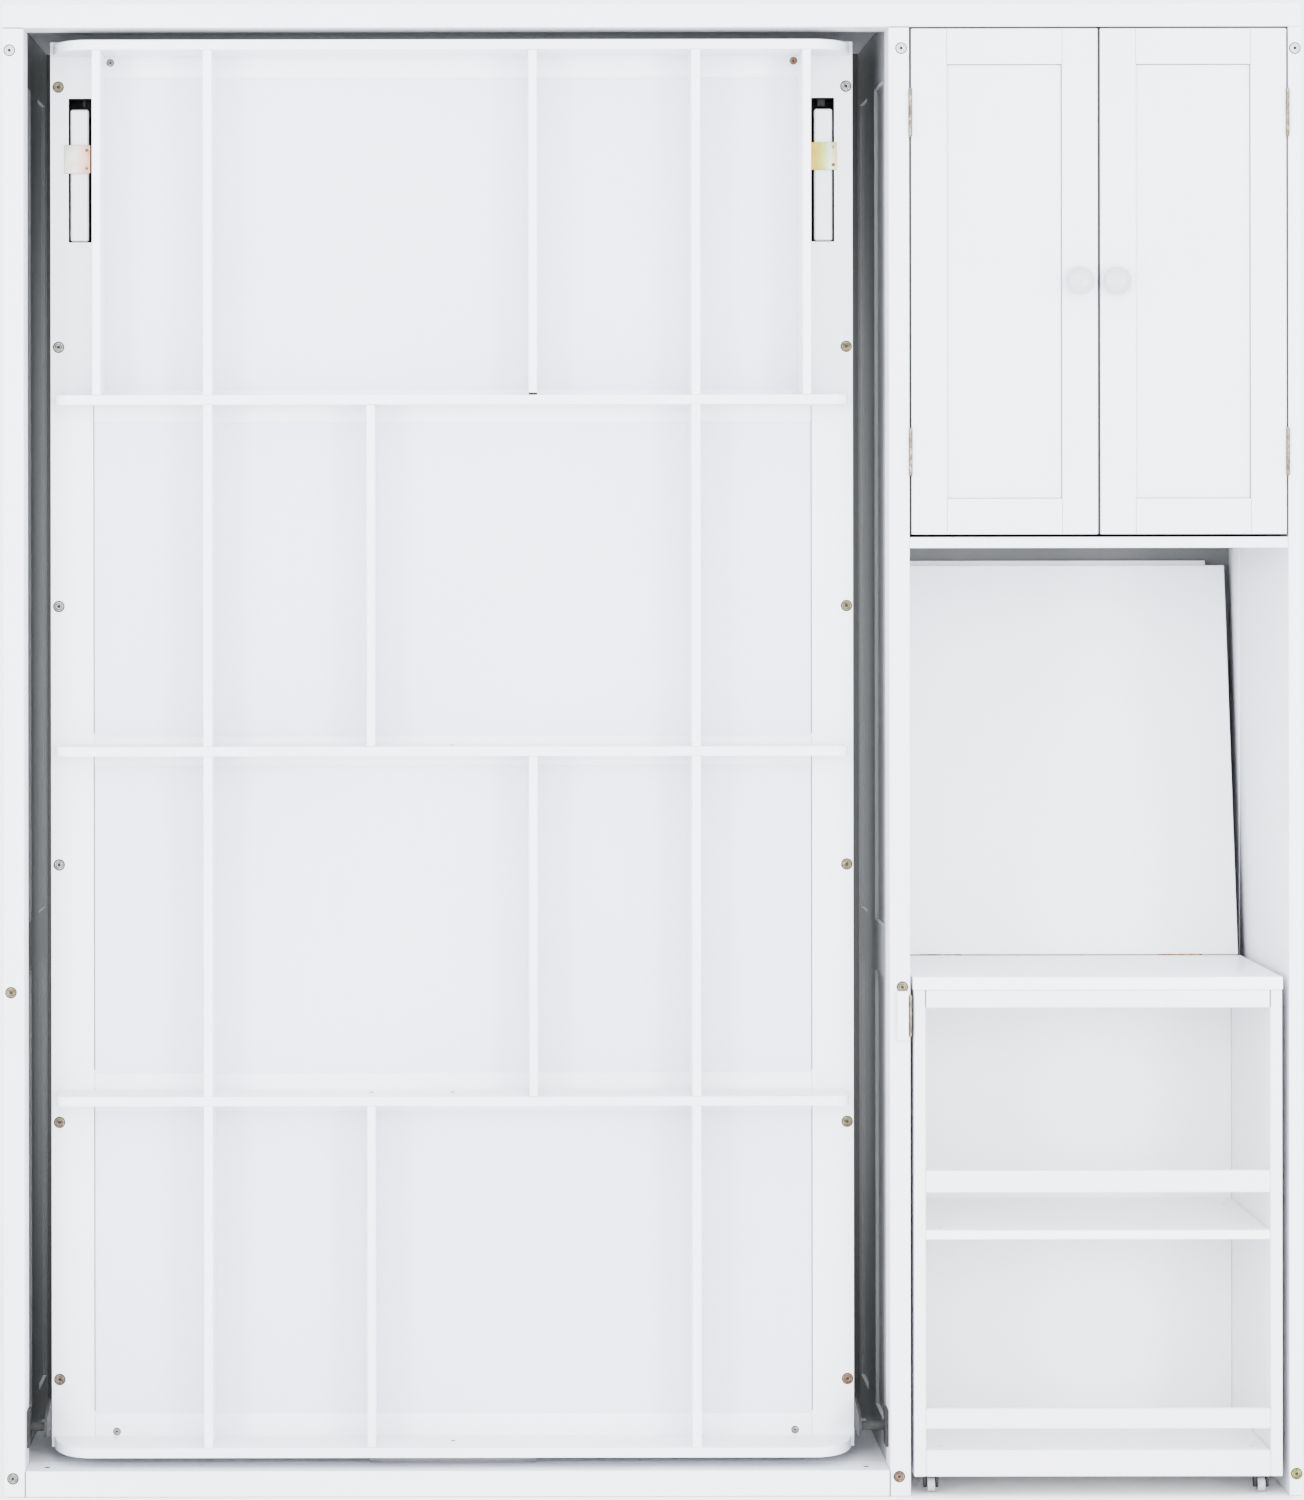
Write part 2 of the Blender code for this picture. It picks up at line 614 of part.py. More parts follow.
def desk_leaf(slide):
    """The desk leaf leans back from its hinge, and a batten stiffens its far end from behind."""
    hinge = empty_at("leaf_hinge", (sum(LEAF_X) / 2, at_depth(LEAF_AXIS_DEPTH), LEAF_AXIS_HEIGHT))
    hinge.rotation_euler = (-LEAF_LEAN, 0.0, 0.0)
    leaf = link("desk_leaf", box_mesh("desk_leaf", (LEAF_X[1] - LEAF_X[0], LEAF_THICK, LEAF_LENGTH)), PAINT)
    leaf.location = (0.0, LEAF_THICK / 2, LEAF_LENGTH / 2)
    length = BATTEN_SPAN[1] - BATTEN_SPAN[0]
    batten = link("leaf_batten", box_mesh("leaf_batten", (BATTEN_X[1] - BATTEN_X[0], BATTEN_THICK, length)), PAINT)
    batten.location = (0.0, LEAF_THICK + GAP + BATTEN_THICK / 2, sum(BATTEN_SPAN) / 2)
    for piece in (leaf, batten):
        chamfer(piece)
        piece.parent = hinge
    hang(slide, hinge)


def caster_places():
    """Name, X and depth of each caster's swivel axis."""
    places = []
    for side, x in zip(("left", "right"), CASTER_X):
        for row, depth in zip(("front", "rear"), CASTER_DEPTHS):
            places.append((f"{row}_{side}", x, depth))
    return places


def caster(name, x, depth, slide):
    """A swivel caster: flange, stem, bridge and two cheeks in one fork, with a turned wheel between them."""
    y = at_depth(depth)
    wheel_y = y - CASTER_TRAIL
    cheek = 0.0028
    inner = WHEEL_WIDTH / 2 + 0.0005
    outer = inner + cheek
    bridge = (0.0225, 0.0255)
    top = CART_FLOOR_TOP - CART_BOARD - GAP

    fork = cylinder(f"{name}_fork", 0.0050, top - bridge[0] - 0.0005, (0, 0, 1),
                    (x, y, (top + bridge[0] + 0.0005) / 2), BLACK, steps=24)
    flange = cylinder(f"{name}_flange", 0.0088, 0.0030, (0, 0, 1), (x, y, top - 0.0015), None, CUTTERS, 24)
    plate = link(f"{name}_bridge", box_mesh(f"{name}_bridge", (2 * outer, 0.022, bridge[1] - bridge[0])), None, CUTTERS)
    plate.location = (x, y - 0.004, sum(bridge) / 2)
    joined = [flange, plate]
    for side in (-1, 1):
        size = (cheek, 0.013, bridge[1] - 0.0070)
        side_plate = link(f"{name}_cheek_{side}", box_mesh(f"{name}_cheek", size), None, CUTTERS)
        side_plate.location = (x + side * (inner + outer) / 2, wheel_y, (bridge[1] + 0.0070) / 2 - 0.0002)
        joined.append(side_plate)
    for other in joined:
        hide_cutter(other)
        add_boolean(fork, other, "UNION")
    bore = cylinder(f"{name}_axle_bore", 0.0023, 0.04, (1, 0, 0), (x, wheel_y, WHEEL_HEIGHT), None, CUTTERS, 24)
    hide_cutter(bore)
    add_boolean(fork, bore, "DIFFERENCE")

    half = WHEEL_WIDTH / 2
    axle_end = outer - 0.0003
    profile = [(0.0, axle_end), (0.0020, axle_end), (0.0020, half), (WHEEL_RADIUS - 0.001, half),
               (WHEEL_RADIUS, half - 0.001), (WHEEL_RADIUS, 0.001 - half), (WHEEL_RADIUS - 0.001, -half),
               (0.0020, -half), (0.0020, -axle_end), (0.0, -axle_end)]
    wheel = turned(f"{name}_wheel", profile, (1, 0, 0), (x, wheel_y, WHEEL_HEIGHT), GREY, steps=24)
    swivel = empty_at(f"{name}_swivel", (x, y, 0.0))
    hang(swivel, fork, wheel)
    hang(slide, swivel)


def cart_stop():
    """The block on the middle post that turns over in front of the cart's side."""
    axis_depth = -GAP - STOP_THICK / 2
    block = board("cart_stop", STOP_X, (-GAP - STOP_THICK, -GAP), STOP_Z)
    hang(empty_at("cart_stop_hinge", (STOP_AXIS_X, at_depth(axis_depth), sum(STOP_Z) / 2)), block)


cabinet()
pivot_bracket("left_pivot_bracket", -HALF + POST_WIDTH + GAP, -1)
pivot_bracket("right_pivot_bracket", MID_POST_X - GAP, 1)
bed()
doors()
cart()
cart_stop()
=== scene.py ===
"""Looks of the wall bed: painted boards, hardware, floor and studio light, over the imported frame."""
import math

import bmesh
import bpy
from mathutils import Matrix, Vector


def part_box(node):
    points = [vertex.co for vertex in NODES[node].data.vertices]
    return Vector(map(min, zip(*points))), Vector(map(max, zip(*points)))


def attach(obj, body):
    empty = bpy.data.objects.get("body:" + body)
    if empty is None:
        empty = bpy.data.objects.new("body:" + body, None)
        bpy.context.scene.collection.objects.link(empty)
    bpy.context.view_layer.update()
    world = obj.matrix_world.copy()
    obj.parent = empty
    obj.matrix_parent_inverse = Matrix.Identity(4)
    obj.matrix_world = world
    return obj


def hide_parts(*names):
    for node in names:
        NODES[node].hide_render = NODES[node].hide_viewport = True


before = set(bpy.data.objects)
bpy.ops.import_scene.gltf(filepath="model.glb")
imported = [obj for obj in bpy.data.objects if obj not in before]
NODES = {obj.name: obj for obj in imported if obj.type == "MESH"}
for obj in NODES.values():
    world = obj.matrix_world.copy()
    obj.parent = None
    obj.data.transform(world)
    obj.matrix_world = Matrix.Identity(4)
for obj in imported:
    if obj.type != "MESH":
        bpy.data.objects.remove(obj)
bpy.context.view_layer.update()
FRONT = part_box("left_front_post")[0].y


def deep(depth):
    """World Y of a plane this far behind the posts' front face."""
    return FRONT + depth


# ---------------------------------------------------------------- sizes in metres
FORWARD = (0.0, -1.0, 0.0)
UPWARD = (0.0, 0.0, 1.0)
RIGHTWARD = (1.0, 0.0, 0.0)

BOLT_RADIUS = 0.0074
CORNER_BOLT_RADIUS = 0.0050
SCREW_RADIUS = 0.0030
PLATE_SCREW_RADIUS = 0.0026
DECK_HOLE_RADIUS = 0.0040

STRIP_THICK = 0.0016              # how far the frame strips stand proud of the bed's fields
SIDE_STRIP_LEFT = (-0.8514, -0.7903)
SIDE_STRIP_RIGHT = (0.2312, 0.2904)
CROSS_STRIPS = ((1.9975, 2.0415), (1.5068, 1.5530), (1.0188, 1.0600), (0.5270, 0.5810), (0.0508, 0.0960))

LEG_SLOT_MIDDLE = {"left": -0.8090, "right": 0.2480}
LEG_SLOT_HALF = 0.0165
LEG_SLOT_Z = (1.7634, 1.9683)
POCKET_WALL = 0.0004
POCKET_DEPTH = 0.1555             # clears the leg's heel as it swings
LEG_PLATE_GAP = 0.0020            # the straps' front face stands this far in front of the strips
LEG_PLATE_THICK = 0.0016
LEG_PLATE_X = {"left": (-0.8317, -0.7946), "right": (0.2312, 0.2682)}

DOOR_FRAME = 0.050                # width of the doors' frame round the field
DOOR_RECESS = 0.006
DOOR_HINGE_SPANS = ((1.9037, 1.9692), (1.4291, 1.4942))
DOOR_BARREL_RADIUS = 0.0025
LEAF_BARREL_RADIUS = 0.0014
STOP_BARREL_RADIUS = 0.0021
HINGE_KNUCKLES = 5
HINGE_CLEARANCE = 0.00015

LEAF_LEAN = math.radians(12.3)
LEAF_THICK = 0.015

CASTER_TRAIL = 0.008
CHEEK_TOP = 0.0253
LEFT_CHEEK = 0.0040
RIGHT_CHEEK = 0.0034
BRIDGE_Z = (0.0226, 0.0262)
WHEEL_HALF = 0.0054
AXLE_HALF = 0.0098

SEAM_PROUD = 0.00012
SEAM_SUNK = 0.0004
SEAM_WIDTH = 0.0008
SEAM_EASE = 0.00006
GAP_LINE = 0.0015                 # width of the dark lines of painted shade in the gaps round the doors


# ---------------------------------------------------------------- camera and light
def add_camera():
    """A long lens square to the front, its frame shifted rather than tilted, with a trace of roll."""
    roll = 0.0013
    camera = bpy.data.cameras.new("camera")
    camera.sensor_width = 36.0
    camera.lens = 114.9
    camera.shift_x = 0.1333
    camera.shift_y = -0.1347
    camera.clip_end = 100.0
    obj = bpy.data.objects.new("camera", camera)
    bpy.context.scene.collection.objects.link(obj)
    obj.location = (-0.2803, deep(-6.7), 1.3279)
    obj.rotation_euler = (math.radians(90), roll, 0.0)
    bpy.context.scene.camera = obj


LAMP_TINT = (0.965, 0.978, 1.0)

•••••

### Aim
Looking at the data above, return every line from the one with "axis_depth = -GAP - STOP_THICK / 2" down to the one with "before = set(bpy.data.objects)", exactly and inclusively.

### Output for this task
    axis_depth = -GAP - STOP_THICK / 2
    block = board("cart_stop", STOP_X, (-GAP - STOP_THICK, -GAP), STOP_Z)
    hang(empty_at("cart_stop_hinge", (STOP_AXIS_X, at_depth(axis_depth), sum(STOP_Z) / 2)), block)


cabinet()
pivot_bracket("left_pivot_bracket", -HALF + POST_WIDTH + GAP, -1)
pivot_bracket("right_pivot_bracket", MID_POST_X - GAP, 1)
bed()
doors()
cart()
cart_stop()
=== scene.py ===
"""Looks of the wall bed: painted boards, hardware, floor and studio light, over the imported frame."""
import math

import bmesh
import bpy
from mathutils import Matrix, Vector


def part_box(node):
    points = [vertex.co for vertex in NODES[node].data.vertices]
    return Vector(map(min, zip(*points))), Vector(map(max, zip(*points)))


def attach(obj, body):
    empty = bpy.data.objects.get("body:" + body)
    if empty is None:
        empty = bpy.data.objects.new("body:" + body, None)
        bpy.context.scene.collection.objects.link(empty)
    bpy.context.view_layer.update()
    world = obj.matrix_world.copy()
    obj.parent = empty
    obj.matrix_parent_inverse = Matrix.Identity(4)
    obj.matrix_world = world
    return obj


def hide_parts(*names):
    for node in names:
        NODES[node].hide_render = NODES[node].hide_viewport = True


before = set(bpy.data.objects)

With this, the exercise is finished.